そして、「うれしょん」には、『あなたのことが大好き!』『一緒に遊べて嬉しいよ!』という、愛犬たちからのメッセージが含まれているように感じます。うれしょんしてしまうくらい、あなたのことが大好きなんて、素敵なことだと思います。

[対処法]
  • 定期的にエネルギーを発散させるために、お散歩や遊ぶ回数を増やす。
  • 日常の中でも、遊ぶときと落ち着くときのON/OFFを飼い主さんの方でも意識する。

7)老齢でおもらしをする

年を重ねることで、トイレを失敗するようになることがあります。

愛犬が老齢期になり、これまで飛び乗っていたソファーに乗れなくなったり、全体的にスローな動きになったり、これまの愛犬とは違う、変化を感じるときがやってきます。ずっと見守ってきた飼い主さんだからこそ、気づけることかと思います。老化に伴い、膀胱や神経系の機能が低下することで、自ら排泄をコントロールすることが困難になっていきます。本犬の意思とは全く関係ないことですので、ペットシートやマナーパンツなども利用して、飼い主さんの負担も減らして行きましょう。

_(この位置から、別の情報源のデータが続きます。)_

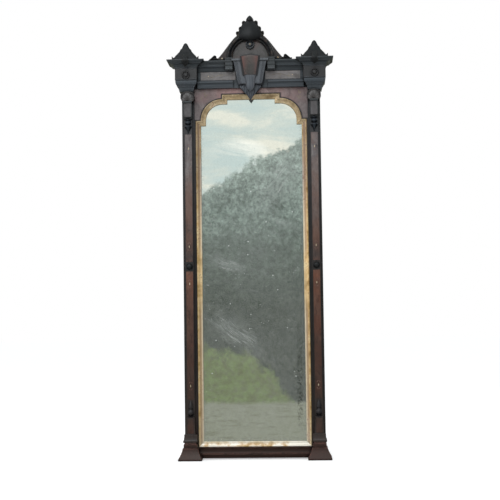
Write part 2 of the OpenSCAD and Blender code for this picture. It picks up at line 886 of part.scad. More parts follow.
// Stepped mouldings that spread from the capital to the corner block, round the stile's front and outer side
module neck(side) {
    top_half = neck_foot_half + neck_out;
    h = neck_h;
    p = neck_out;
    points = concat([[0, 0], [0.12 * h, 0.05 * p]], cove(0.18 * h, 0.14 * p, 0.42 * h, 0.45 * p),
        [[0.5 * h, 0.45 * p], [0.5 * h, 0.55 * p]], ovolo(0.58 * h, 0.6 * p, 0.86 * h, p), [[h, p]]);
    color(WALNUT) sided(side) difference() {
        moulded_block(block_x - neck_foot_half, block_x + neck_foot_half, neck_front, capital_top, points);
        slab(block_x - top_half - 1, stile_out, -1, stile_d, capital_top - 1, block_z + 1);
    }
}

module left_neck() { neck(-1); }
module right_neck() { neck(1); }

module block(side) {
    color(WALNUT) sided(side) slab(block_x0, block_x1, 0, block_d, block_z, block_top);
}

module left_block() { block(-1); }
module right_block() { block(1); }

module corner_roundels() {
    color(WALNUT) for (side = [-1, 1])
        turned_out(side * block_x, block_z + block_h / 2 - roundel_drop, block_d) polygon([
            [0, 0], [roundel_r, 0], [roundel_r, 0.4 * roundel_t], [0.85 * roundel_r, 0.75 * roundel_t],
            [0.7 * roundel_r, 0.4 * roundel_t], [0.45 * roundel_r, 0.35 * roundel_t],
            [0.38 * roundel_r, 0.75 * roundel_t], [0.2 * roundel_r, roundel_t], [0, roundel_t]]);
}

// Mitred cap; its inner return stops in front of the cornice
module cap(side) {
    p = cap_out;
    h = cap_h;
    points = concat([[0, 0.06 * p], [0.12 * h, 0.06 * p]], cove(0.16 * h, 0.12 * p, 0.46 * h, 0.5 * p),
        [[0.5 * h, 0.5 * p], [0.5 * h, 0.58 * p]], ogee(0.56 * h, 0.6 * p, 0.86 * h, 0.95 * p),
        [[0.88 * h, p], [h, p]]);
    color(WALNUT) sided(side) difference() {
        moulded_block(block_x0, block_x1, block_d, block_top, points);
        slab(block_x0 - p - 1, block_x0, -1, cornice_front, block_top - 1, cap_top + 1);
    }
}

module left_cap() { cap(-1); }
module right_cap() { cap(1); }

// Outline of one half of the finial, as shares of its half width and height
function finial_half() = [[0.88, 0], [0.98, 0.05], [1, 0.17], [0.95, 0.19], [0.84, 0.12], [0.44, 0.47],
    [0.39, 0.54], [0.34, 0.65], [0.24, 0.71], [0.18, 0.84], [0.12, 0.93], [0.06, 0.98], [0, 1]];

// Four-sided leaf roof, the crossing of a front outline and a side one
module finial(side) {
    half = finial_w / 2;
    side_half = finial_d / 2;
    mid_d = cap_front - finial_front_in - side_half;
    across = [for (p = finial_half()) [half * p[0], cap_top + finial_h * p[1]]];
    deep = [for (p = finial_half()) [side_half * p[0], cap_top + finial_h * p[1]]];
    color(WALNUT) sided(side) intersection() {
        board(mid_d - side_half, mid_d + side_half)
            translate([block_x, 0]) polygon(concat(across, mirrored(across)));
        run(block_x - half - 1, block_x + half + 1)
            translate([mid_d, 0]) polygon(concat(deep, mirrored(deep)));
    }
}

module left_finial() { finial(-1); }
module right_finial() { finial(1); }

module frieze_panel_boxes(d0, d1) {
    for (side = [-1, 1])
        sided(side) slab(keystone_foot + keystone_gap, block_x0 - frieze_panel_margin, d0, d1,
            block_z + frieze_panel_edge, frieze_top - frieze_panel_edge);
}

module frieze_board() {
    color(WALNUT) difference() {
        slab(-block_x0, block_x0, stile_d, frieze_front, top_rail_z, cornice_top);
        frieze_panel_boxes(frieze_front - burl_seat, frieze_front + 1);
    }
}

module frieze_panels() {
    color(BURL) frieze_panel_boxes(frieze_front - burl_seat, frieze_front - burl_seat + burl_t);
}

// Architrave in two lengths, either side of the keystone
module architrave() {
    p = architrave_out;
    h = architrave_h;
    points = concat([[0, 0], [0, 0.35 * p], [0.22 * h, 0.4 * p]], cove(0.26 * h, 0.45 * p, 0.6 * h, 0.75 * p),
        [[0.66 * h, p], [0.84 * h, p], [0.9 * h, 0.7 * p], [h, 0.6 * p], [h, 0]]);
    color(WALNUT) for (side = [-1, 1])
        sided(side) run(cornice_block_x, block_x0)
            polygon([for (q = points) [frieze_front + q[1], top_rail_z + q[0]]]);
}

// Section of the cornice, as points of [height, projection]
function cornice_points() = concat(
    [[0, 0], [0, 0.12 * cornice_out], [0.1 * cornice_h, 0.14 * cornice_out]],
    cove(0.16 * cornice_h, 0.2 * cornice_out, 0.4 * cornice_h, 0.55 * cornice_out),
    [[0.46 * cornice_h, 0.6 * cornice_out], [0.6 * cornice_h, 0.62 * cornice_out]],
    ogee(0.64 * cornice_h, 0.66 * cornice_out, 0.88 * cornice_h, 0.96 * cornice_out),
    [[0.9 * cornice_h, cornice_out], [cornice_h, cornice_out], [cornice_h, 0]]);

// Cornice in two lengths, each let into a taller block at its inner end
module cornice() {
    block_end = cornice_block_x + cornice_block_w;
    block_front = cornice_front - cornice_block_back;
    color(WALNUT) for (side = [-1, 1]) sided(side) {
        run(block_end - cornice_lap, block_x0)
            polygon([for (p = cornice_points()) [frieze_front + p[1], frieze_top + p[0]]]);
        run(cornice_block_x, block_end) polygon([
            [frieze_front, frieze_top], [block_front, frieze_top],
            [block_front, cornice_top + cornice_block_rise], [crest_front, cornice_top + cornice_block_rise],
            [crest_front, cornice_top], [frieze_front, cornice_top]]);
    }
}

// Low running scroll that rises to a curl, on top of the cornice
module cornice_scrolls() {
    x0 = cornice_block_x + cornice_block_w + clearance;
    outline = [[0, 0], [1, 0], [0.94, 0.22], [0.84, 0.4], [0.74, 0.58], [0.66, 0.96], [0.58, 1], [0.52, 0.78],
        [0.42, 0.62], [0.3, 0.5], [0.16, 0.46], [0.05, 0.3]];
    color(WALNUT) for (side = [-1, 1])
        sided(side) board(scroll_d, scroll_d + scroll_t)
            polygon([for (p = outline) [x0 + scroll_l * p[0], cornice_top + scroll_h * p[1]]]);
}

// Sides of the crest board, half straight and half ogee, as points of [across, height]
function crest_half() = [for (i = [0:2 * curve_steps])
    let (t = i / (2 * curve_steps), rise = 0.4 * t + 0.3 * (1 - cos(180 * t)))
        [crest_foot + (crest_head - crest_foot) * t, cornice_top + crest_board_h * rise]];

module crest_board() {
    color(BURL) difference() {
        board(crest_d, crest_front) polygon(concat(crest_half(), mirrored(crest_half())));
        screws(clearance);
    }
}

// Half round moulding with short legs that stand on the cornice blocks
module arch_moulding() {
    t = arch_t;
    w = arch_w;
    r0 = arch_r - arch_w;
    section = [[0, 0], [0, 0.45 * t], [0.14 * w, 0.6 * t], [0.26 * w, 0.5 * t], [0.42 * w, 0.6 * t],
        [0.55 * w, 0.9 * t], [0.72 * w, t], [0.88 * w, 0.92 * t], [w, 0.6 * t], [w, 0]];
    color(WALNUT) union() {
        translate([0, wall_y - crest_front, arch_z])
            rotate([90, 0, 0])
                rotate_extrude(angle = 180)
                    polygon([for (p = section) [r0 + p[0], p[1]]]);
        for (side = [-1, 1])
            sided(side) upright(cornice_top + cornice_block_rise, arch_z)
                polygon([for (p = section) [r0 + p[0], crest_front + p[1]]]);
    }
}

module tympanum_panel() {
    r = arch_r - arch_w - clearance;
    color(BURL) board(crest_front, crest_front + tympanum_t) intersection() {
        union() {
            translate([0, arch_z]) circle(r = r, $fn = 96);
            translate([-cornice_block_x + clearance, cornice_top])
                square([2 * (cornice_block_x - clearance), arch_rise]);
        }
        translate([-r, cornice_top]) square([2 * r, r + arch_rise]);
    }
}

module crest_roundel() {
    r = crest_roundel_r;
    t = crest_roundel_t;
    color(WALNUT) turned_out(0, arch_z + crest_roundel_rise, crest_front + tympanum_t) polygon([
        [0, 0], [r, 0], [r, 0.3 * t], [0.86 * r, 0.62 * t], [0.7 * r, 0.5 * t], [0.55 * r, 0.25 * t],
        [0.4 * r, 0.3 * t], [0.32 * r, 0.7 * t], [0.16 * r, 0.94 * t], [0, t]]);
}

// Lobed outline of the leaf cap, as shares of its half width and height
function leaf_half() = [[0.92, 0], [0.98, 0.07], [1.0, 0.16], [0.9, 0.21], [0.84, 0.26], [0.86, 0.36],
    [0.78, 0.43], [0.66, 0.45], [0.62, 0.52], [0.62, 0.64], [0.52, 0.71], [0.36, 0.7], [0.27, 0.73],
    [0.26, 0.8], [0.19, 0.9], [0.1, 0.97], [0, 1]];

// Leaf that crowns the crest, with a tongue drooping over the arch
module leaf_cap() {
    half = leaf_w / 2;
    outline = [for (p = leaf_half()) [half * p[0], crest_top + leaf_h * p[1]]];
    tongue = [[0.42 * half, crest_top - 0.88 * leaf_droop], [0.74 * half, crest_top - 0.5 * leaf_droop],
        [0.86 * half, crest_top], [0.7 * half, crest_top + 0.28 * leaf_h],
        [0.48 * half, crest_top + 0.55 * leaf_h], [0.18 * half, crest_top + 0.72 * leaf_h]];
    color(WALNUT) union() {
        board(crest_d, arch_front) polygon(concat(outline, mirrored(outline)));
        board(arch_front, leaf_d) polygon(concat([[0, crest_top - leaf_droop]], tongue, mirrored(tongue)));
    }
}

// Tapered block with ears, in front of the frieze
module keystone() {
    ear_x = keystone_top + ear_half;
    ear_z = keystone_top_z - ear_h;
    ear_front = keystone_d + ear_proud;
    color(WALNUT) union() {
        board(frieze_front, keystone_d) polygon([
            [keystone_foot, keystone_z], [keystone_top, keystone_top_z], [-keystone_top, keystone_top_z],
            [-keystone_foot, keystone_z]]);
        slab(-ear_x, ear_x, cornice_front + ear_clear, ear_front, ear_z, keystone_top_z);
        slab(-keystone_foot, keystone_foot, frieze_front, ear_front, ear_z, keystone_top_z);
    }
}

// Raised shield with a burl face
module shield_panel() {
    z0 = keystone_z + shield_base;
    z1 = keystone_top_z + shield_rise;
    seat = keystone_d + ear_proud;
    ear_z = keystone_top_z - ear_h;
    edge = shield_edge;
    field = [[shield_foot - edge, z0 + edge], [shield_top - edge / 2, keystone_top_z],
        [0.72 * shield_top, z1 - edge / 2], [0, z1]];
    color(BURL) union() {
        board(keystone_d, keystone_d + shield_t) polygon([
            [shield_foot, z0], [shield_top - edge / 2, ear_z], [edge / 2 - shield_top, ear_z],
            [-shield_foot, z0]]);
        board(seat, seat + shield_t) polygon(concat(field, mirrored(field)));
    }
}

// Pointed drop under the keystone, with a tongue that climbs its face
module pendant() {
    z1 = keystone_z;
    l = pendant_l;
    half = pendant_half;
    tongue_front = keystone_d + tongue_t;
    side = [[half, z1], [0.86 * half, z1 - 0.33 * l], [0.5 * half, z1 - 0.55 * l],
        [0.2 * half, z1 - 0.8 * l]];
    color(WALNUT) union() {
        board(frieze_front, frieze_front + pendant_t) polygon(concat(side, [[0, z1 - l]], mirrored(side)));
        board(frieze_front + pendant_t, tongue_front) {
            translate([-tongue_r, z1 - 0.22 * l]) square([2 * tongue_r, 0.22 * l]);
            translate([0, z1 - 0.22 * l]) circle(r = tongue_r);
        }
        board(keystone_d, tongue_front)
            translate([-tongue_r, z1]) square([2 * tongue_r, shield_base - shield_edge]);
    }
}

left_stile();
right_stile();
top_rail();
bottom_rail();
bottom_moulding();
backboards();
back_battens();
back_screws();
crest_cleats();
wall_plates();
mirror_glass();
glazing_blocks();
liner_left();
liner_right();
liner_bottom();
liner_head();
outer_bead();
spandrel_panel();
left_plinth();
right_plinth();
left_pedestal();
right_pedestal();
pedestal_panels();
left_pilaster();
right_pilaster();
left_shaft_panels();
right_shaft_panels();
left_turning();
right_turning();
left_boss();
right_boss();
left_drop();
right_drop();
left_console();
right_console();
console_panels();
left_capital();
right_capital();
left_neck();
right_neck();
left_block();
right_block();
corner_roundels();
left_cap();
right_cap();
left_finial();
right_finial();
frieze_board();
frieze_panels();
architrave();
cornice();
cornice_scrolls();
crest_board();
arch_moulding();
tympanum_panel();
crest_roundel();
leaf_cap();
keystone();
shield_panel();
pendant();
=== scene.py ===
import math

import bmesh
import bpy
import numpy as np
from mathutils import Matrix, Vector


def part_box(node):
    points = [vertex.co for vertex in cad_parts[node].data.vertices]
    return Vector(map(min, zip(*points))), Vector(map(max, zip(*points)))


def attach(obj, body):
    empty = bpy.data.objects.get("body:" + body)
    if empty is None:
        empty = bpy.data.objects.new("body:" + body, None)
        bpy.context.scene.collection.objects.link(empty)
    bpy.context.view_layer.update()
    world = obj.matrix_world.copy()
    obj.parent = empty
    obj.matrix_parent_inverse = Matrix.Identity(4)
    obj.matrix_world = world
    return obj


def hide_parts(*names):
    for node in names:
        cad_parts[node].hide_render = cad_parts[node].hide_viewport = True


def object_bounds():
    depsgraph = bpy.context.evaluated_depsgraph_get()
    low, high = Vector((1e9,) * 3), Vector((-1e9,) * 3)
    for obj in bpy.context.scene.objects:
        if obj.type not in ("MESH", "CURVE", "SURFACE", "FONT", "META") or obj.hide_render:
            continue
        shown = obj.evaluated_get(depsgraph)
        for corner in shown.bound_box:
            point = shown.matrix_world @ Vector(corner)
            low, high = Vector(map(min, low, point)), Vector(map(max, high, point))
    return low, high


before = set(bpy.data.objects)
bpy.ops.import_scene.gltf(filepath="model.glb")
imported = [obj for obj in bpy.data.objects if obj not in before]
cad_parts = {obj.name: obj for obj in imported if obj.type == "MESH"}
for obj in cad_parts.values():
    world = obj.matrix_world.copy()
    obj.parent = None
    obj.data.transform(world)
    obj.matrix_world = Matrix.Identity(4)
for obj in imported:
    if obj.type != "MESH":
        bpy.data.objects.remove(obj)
cadLow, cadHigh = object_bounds()
print("stage: frame loaded,", len(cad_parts), "nodes")

# Camera, fitted to the corners of the frame, the cornice and the crest in the reference picture
camera = {
    "place": (0.2385, -6.0, 0.8044),  # metres; the front faces -Y
    "tiltUp": 3.521,                  # degrees
    "turnLeft": 2.416,
    "roll": -0.751,
    "focalPixels": 1063.7,            # for a picture 500 pixels wide
    "pictureWidth": 500,
    "sensor": 36.0,
}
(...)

[対処法] トイレシートを敷き詰めたりなど環境を整え、マナーパンツをする。

まとめ

愛犬を迎い入れて直ぐにするのが、トイレトレーニングかと思います。悪戦苦闘しながらも、トイレトレーニングがひと段落し、ホッとしたころ、新しい環境にも慣れ、色々と興味の対象が増えてきた愛犬は、楽しいことに夢中で、トイレに戻ることが二の次になってしまうときがあるかもしれません。成長に伴い、マーキングをすることがあるかもしれません。恐い思いや、嬉しい思いで、うれしょんをするときがあるかもしれません。愛犬のおもらしから、病気や老化を感じることがあるかもしれません。

相手は生き物。トイレの失敗ひとつにしても、愛犬からのメッセージが込められているかもしれません。普段と違う様子が見られたときは、メッセージを気にかけてあげてくださいね。